Many years ago, during the prime of his extraordinary career, Pete Rose described to Playboy magazine the philosophy that allowed him to succeed on the baseball field, even when his life was beset by troubles off of it. “Nothing bothers me,” he said. “If I’m home in bed, I sleep. If I’m at the ballpark, I play baseball. If I’m on my way to the ballpark, I worry about how I’m going to drive. Just whatever is going on, that’s what I do. I don’t worry about a bunch of things.”

If there’s one attribute to understand about Rose’s personality, it’s this: He does not worry. It explains the remarkable concentration and consistency he maintained as a player—even as he changed positions on the diamond, or as his first marriage fell apart, or as gambling and other trouble crept closer to the center of his life. It’s the same trait that explains the mental blinders that ensured Rose’s fall from grace. If he had fretted even a little over the repercussions of his gambling and the stances he took, his post-playing days might have turned out quite differently.

But that’s not Pete. And as he said to me last year, “I don’t spend a lot of time worrying about whether I’m going to be in the Hall of Fame or not.”

This attitude may suggest simplicity, but Rose is no simple study. He’s a man of contradictions, one given to making racially insensitive jokes, yet also known for forming fast friendships with African-American players, even during the roiling 1960s. He took amphetamines during his playing days, but has laid off alcohol and other recreational drugs all his life. And of course, the greatest contradiction of all: Rose played baseball with as much integrity as any player who ever lived, but committed the sport’s mortal sin—betting heavily on his own team.

Contradiction presented itself often while working on my 2014 book, Pete Rose: An American Dilemma. Rose didn’t cooperate with the project—there was no money involved, no joint agreement. Yet he never, to my knowledge, shut anyone down, never asked anyone in his life not to speak openly with me.
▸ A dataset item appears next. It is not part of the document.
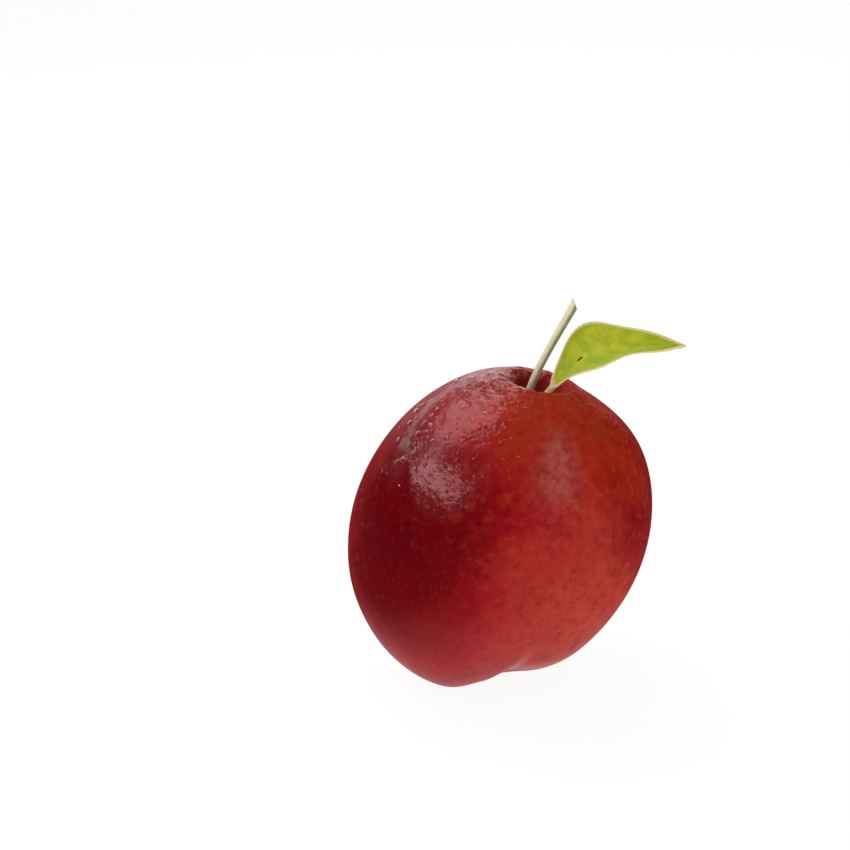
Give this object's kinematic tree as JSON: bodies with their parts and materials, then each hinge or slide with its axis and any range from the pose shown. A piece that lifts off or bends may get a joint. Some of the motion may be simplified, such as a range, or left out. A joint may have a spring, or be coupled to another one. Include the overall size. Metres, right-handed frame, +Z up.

I spent time with Pete’s eldest son, Pete Rose Jr., and his brother, David. I talked with people who managed Pete’s career, back then and now. I spoke with former teammates and current pals. And when I placed myself in Pete’s company—in Cooperstown, Las Vegas, Cincinnati, New York—he would often chat with me himself.

In November 2012, I attended a charity event in Cincinnati put on by the marvelous Green Diamond Gallery. Eight Hall of Famers attended—Johnny Bench, Lou Brock, Wade Boggs, and a few others. Rose was there too, and we spoke for a few minutes during the pre-event hobnobbing. A few days later, he was booked to speak at a private, year-end Little League banquet in Long Island. Though I had no connection to the league or town, I’d gotten myself invited to the event. When Pete walked into the ballroom and saw me, he did a double take. This guy again? He following me? In a way, I was.

There were about 200 people at the banquet. We sat at large round tables—parents, league administrators, dozens of Little Leaguers. Pete stood at a podium up front to give a speech, and I was seated at a table about 20 feet back, off to Pete’s right.

After he had said his piece, Rose took questions from the kids, written on paper and handed forward: When did you get your first hit? and Who was the best pitcher you ever faced?, that kind of stuff.

Then this question: Do you think that Barry Bonds and Roger Clemens should be in the Hall of Fame? The subtext was clear: Should these known steroid users have a chance to get into Cooperstown when Rose, who bet heavily on baseball, has been explicitly barred?

Rose considered the query for a beat, and then said, “I don’t know, maybe you’re asking the wrong guy. I think they should get in, but they’re friends of mine. I like Barry. I like Roger. They’re good guys. I like pretty much everyone,” he said, before pausing and raising his right hand to point, “except for that guy.”

That guy, of course, was me. There was a moment of quiet in the room before Pete, looking right at me, gave one of his ballpark winks and let out a rich laugh. He wasn’t thrilled I was there, I’m sure, but he understood I was doing my job—a value Rose holds dear. Begrudging and respectful at once. Later that night, we did talk for a little while. Pete didn’t know what I would write in my book—he said that a few times—but he wasn’t worried about it, either. In that moment, I was the thing right there in front of him, so he talked genially.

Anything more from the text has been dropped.